В детстве же, я думаю, моё увлечение техникой не погасло потому, что его вольно или невольно поощряли и обогащали люди, с которыми довелось встретиться.
С большой теплотой я вспоминаю Григория Пантелеевича Марченко, машиниста по сельскохозяйственным молотилкам, к которому дядя определил меня в ученики и который первый заметил во мне тягу к мастерству и вкус к металлу. Он был большим техническим авторитетом во всей округе, и его наперебой приглашали для ремонта и эксплуатации молотилок, приводившихся в действие паровыми двигателями, отапливаемых соломой. По тому времени это был сложный машинный комплекс, и я с благоговением и завистью смотрел на Пантелеича (так все звали нашего машиниста) и его помощника кочегара Костю Бутко, весёлого парня во всегдашней засаленной кожаной кепке, когда они ловко колдовали около работающей молотилки. Пантелеич допустил меня к машине. Конечно, лишь смазчиком, которому точно указаны дырки, куда нужно подливать масло, когда молотилка останавливалась на перерыв.
Павка. Это его самый первый в жизни фотопортрет, сделанный бродячим фотографом на кубанском хуторе.
Но я гордился и этой работой и, чтобы никто не сомневался в моей принадлежности к мастеровым, всегда старался быть страшно измазанным — с моей одежды буквально капало масло, и Костя Бутко по этому поводу шутил: «Если у нас кончится смазка, мы сможем хорошенько выжать Павлушкины штаны, и этого масла нам хватит на несколько дней».
Пантелеич был для меня своего рода техническим богом, Я с благоговением наблюдал за ним, когда он, положив руку на мотылявший кривошип работающего паровика и как бы проверяя его пульс, глубокомысленно выпячивал губы и кивал головой в такт взмахов кривошипа или, приложив ухо к стенке гудевшей молотилки, долго к чему-то прислушивался. Мне тогда казалось, что Пантелеич, как волшебник, ясно видит и слышит всё, что совершается во чреве урчащей молотилки.

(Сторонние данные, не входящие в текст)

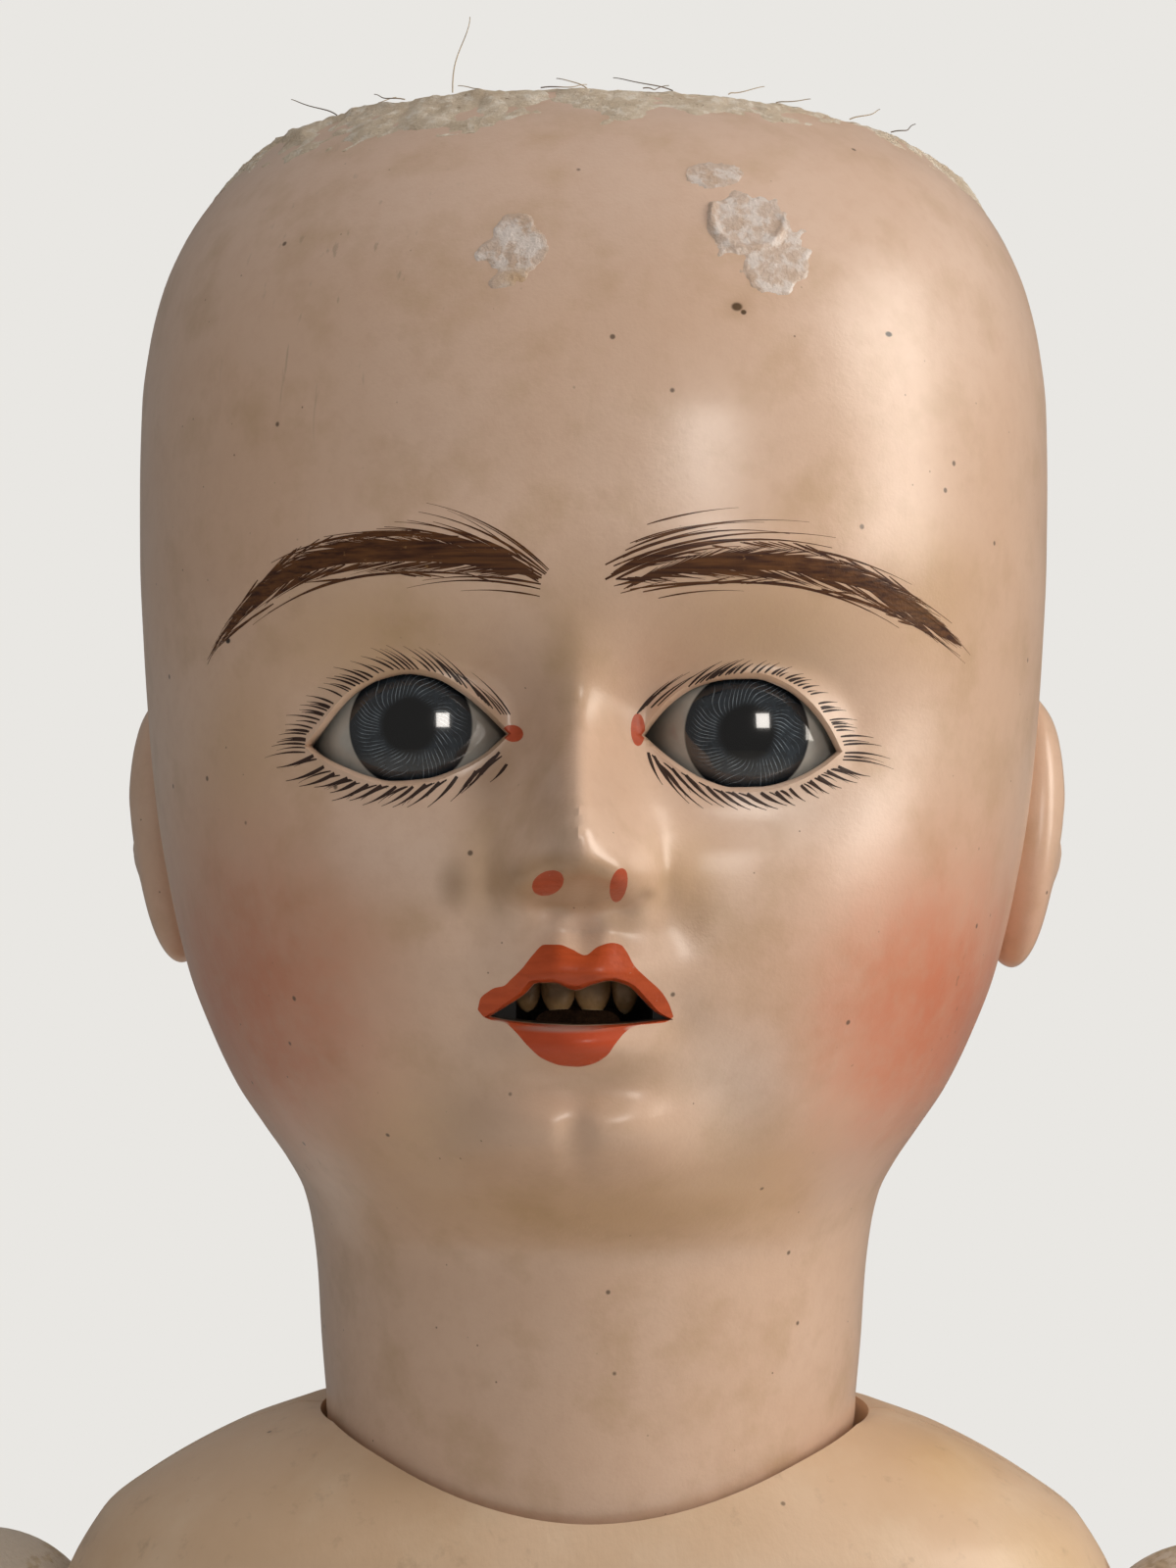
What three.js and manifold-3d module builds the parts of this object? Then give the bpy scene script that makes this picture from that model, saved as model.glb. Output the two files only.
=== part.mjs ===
// A ball-jointed doll: a hollow bisque socket head with sleeping glass eyes, strung with elastic
// on a torso of pressed wood pulp and limbs of turned wood. Millimetres, +Z up, facing -Y, with
// the soles on z = 0. Left and right are the doll's own, so its left side is at +X.
import * as THREE from "three";
import { mergeVertices } from "three/addons/utils/BufferGeometryUtils.js";
import Module from "manifold-3d";

const wasm = await Module();
wasm.setup();

// Driving sizes
const head_width = 90;
const head_wall = 3.4;
const neck_diameter = 53;
const neck_hole_diameter = 15;
const eye_diameter = 21;
const eye_glass = 1.1;
const eye_clearance = 0.35;
const eyelid_thickness = 1.7;
const plaster_thickness = 2.6;
const tooth_width = 2.8;
const rocker_wire_diameter = 1.6;
const weight_drop = 25;
const weight_diameter = 13;
const weight_thickness = 6;

const torso_height = 180;
const torso_width = 108;
const torso_depth = 66;
const torso_wall = 4.2;
const cup_wall = 3.4;
const cup_hole_diameter = 30;
const button_thickness = 7;

const hip_height = 218;
const hip_spacing = 47;
const hip_ball_diameter = 34;
const thigh_length = 103;
const thigh_diameter = 41;
const knee_diameter = 28;
const knee_ball_diameter = 25.5;
const ankle_diameter = 20;
const foot_length = 57;
const foot_width = 23;
const foot_height = 25;

const shoulder_overhang = 9;
const arm_elastic_gap = 1.09;
const shoulder_setback = 6;
const shoulder_ball_diameter = 26;
const upper_arm_length = 68;
const upper_arm_diameter = 30;
const elbow_diameter = 21.6;
const elbow_ball_diameter = 19.6;
const forearm_length = 58;
const wrist_diameter = 16.4;
const wrist_ball_diameter = 12.6;
const hand_length = 41;
const hand_width = 17;
const hand_thickness = 8.4;
const arm_splay = THREE.MathUtils.degToRad(5);

const elastic_diameter = 3;
const elastic_bore = 5.4;
const hook_wire_diameter = 2;
const running_gap = 0.3;
const ball_gap = 0.1;
const cut_overrun = 2;
const reach = 400;

// Tessellation counts
const ball_sides = 12;
const ball_rings = 7;
const limb_sides = 12;
const strand_sides = 5;

const head_half = head_width / 2;
const neck_radius = neck_diameter / 2;
const eye_radius = eye_diameter / 2;
const elastic_radius = elastic_diameter / 2;
const hook_wire_radius = hook_wire_diameter / 2;

// Materials
const bisque = new THREE.MeshStandardMaterial({ color: "#d8bfb0", roughness: 0.42 });
const tooth_porcelain = new THREE.MeshStandardMaterial({ color: "#cdbd92", roughness: 0.35 });
const glass = new THREE.MeshStandardMaterial({ color: "#8f9aa3", roughness: 0.08 });
const plaster = new THREE.MeshStandardMaterial({ color: "#e2d8c6", roughness: 0.9 });
const cork = new THREE.MeshStandardMaterial({ color: "#a47d50", roughness: 0.9 });
const steel = new THREE.MeshStandardMaterial({ color: "#77726b", roughness: 0.5, metalness: 0.9 });
const lead = new THREE.MeshStandardMaterial({ color: "#5f6166", roughness: 0.6, metalness: 0.8 });
const bare_wood = new THREE.MeshStandardMaterial({ color: "#b08a5c", roughness: 0.7 });
const painted_pulp = new THREE.MeshStandardMaterial({ color: "#d6b894", roughness: 0.4 });
const painted_wood = new THREE.MeshStandardMaterial({ color: "#d8b693", roughness: 0.42 });
const rubber = new THREE.MeshStandardMaterial({ color: "#cfc6b4", roughness: 0.8 });

// Solids from three.js geometry, and back
function solidOf(geometry) {
  const bare = geometry.clone();
  for (const name of ["normal", "uv"]) bare.deleteAttribute(name);
  const merged = mergeVertices(bare, 1e-4);
  return new wasm.Manifold(
    new wasm.Mesh({
      numProp: 3,
      vertProperties: merged.attributes.position.array,
      triVerts: new Uint32Array(merged.index.array),
    }),
  );
}

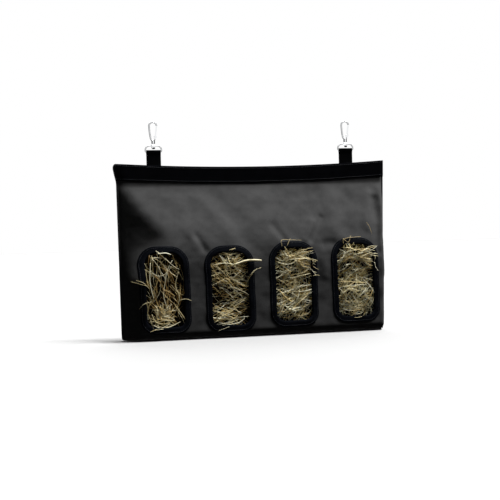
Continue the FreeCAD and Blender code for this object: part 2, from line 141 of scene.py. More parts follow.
def unit(vectors: np.ndarray) -> np.ndarray:
    """Return vectors of length one, or of length zero where they have none."""
    return vectors / np.maximum(np.linalg.norm(vectors, axis=-1, keepdims=True), 1e-9)


def linked(name: str, data: bpy.types.ID) -> Piece:
    """Return a new object in the scene that holds this mesh, light or camera."""
    made = bpy.data.objects.new(name, data)
    bpy.context.scene.collection.objects.link(made)
    return made


def mesh_object(name: str, points: np.ndarray, faces: Sequence[Sequence[int]],
                loop_normals: np.ndarray | None = None) -> Piece:
    """Make an object at the origin from points in millimetres.

    Args:
        name: the piece's name.
        points: one row for each vertex.
        faces: the vertex numbers of each face, outwards.
        loop_normals: a normal for each face corner, if the shading is to differ from the faces.

    Returns:
        The linked object.
    """
    mesh = bpy.data.meshes.new(name)
    mesh.from_pydata((np.asarray(points) * MM).tolist(), [], [list(face) for face in faces])
    mesh.polygons.foreach_set("use_smooth", np.ones(len(mesh.polygons), dtype=bool))
    if loop_normals is not None:
        mesh.normals_split_custom_set(loop_normals.tolist())
    mesh.update()
    return linked(name, mesh)


def finish_piece(piece: Piece, body: str, material: Material,
                 replaced: Iterable[str] = ()) -> Piece:
    """Dress a piece, let it ride on its body and hide the plain solids that it stands for.

    Args:
        piece: the finished mesh.
        body: the body that it moves with.
        material: the finish.
        replaced: the plain solids that it stands for.

    Returns:
        The piece.
    """
    if not piece.data.materials:
        piece.data.materials.append(material)
    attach(piece, body)
    replaced = list(replaced)
    if replaced:
        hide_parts(*replaced)
    log.info("%s: %d faces on %s", piece.name, len(piece.data.polygons), body)
    return piece


# ---------------------------------------------------------------- finishes

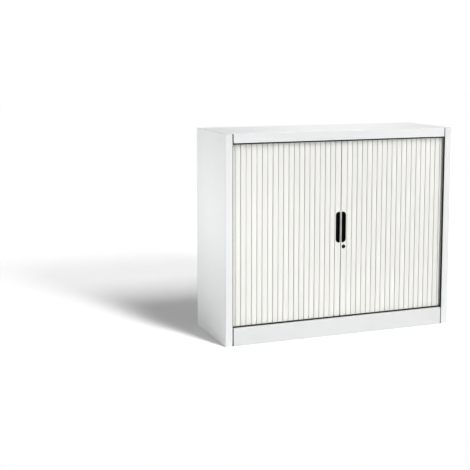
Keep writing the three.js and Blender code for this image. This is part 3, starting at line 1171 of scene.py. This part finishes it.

Впрочем, и в округе Пантелеича считали магом и волшебником от техники, а он всячески поощрял такое мнение о себе. И выражался поэтому иногда как-то по-своему, глубокомысленно и немного вычурно. Например, он, чеканя слог, произносил: «алектричество», или вместо «подшипник» говорил «подчёпник», а слово «пыль» произносил через «и». Общая грамотность его была, видимо, на уровне церковно-приходской школы, но, несомненно, он был опытнейшим человеком в области сельскохозяйственной техники того времени. А самое главное — был очень добрым и отзывчивым человеком, о машине рассказывал охотно и просто, без «вычурности», и я его искренне любил.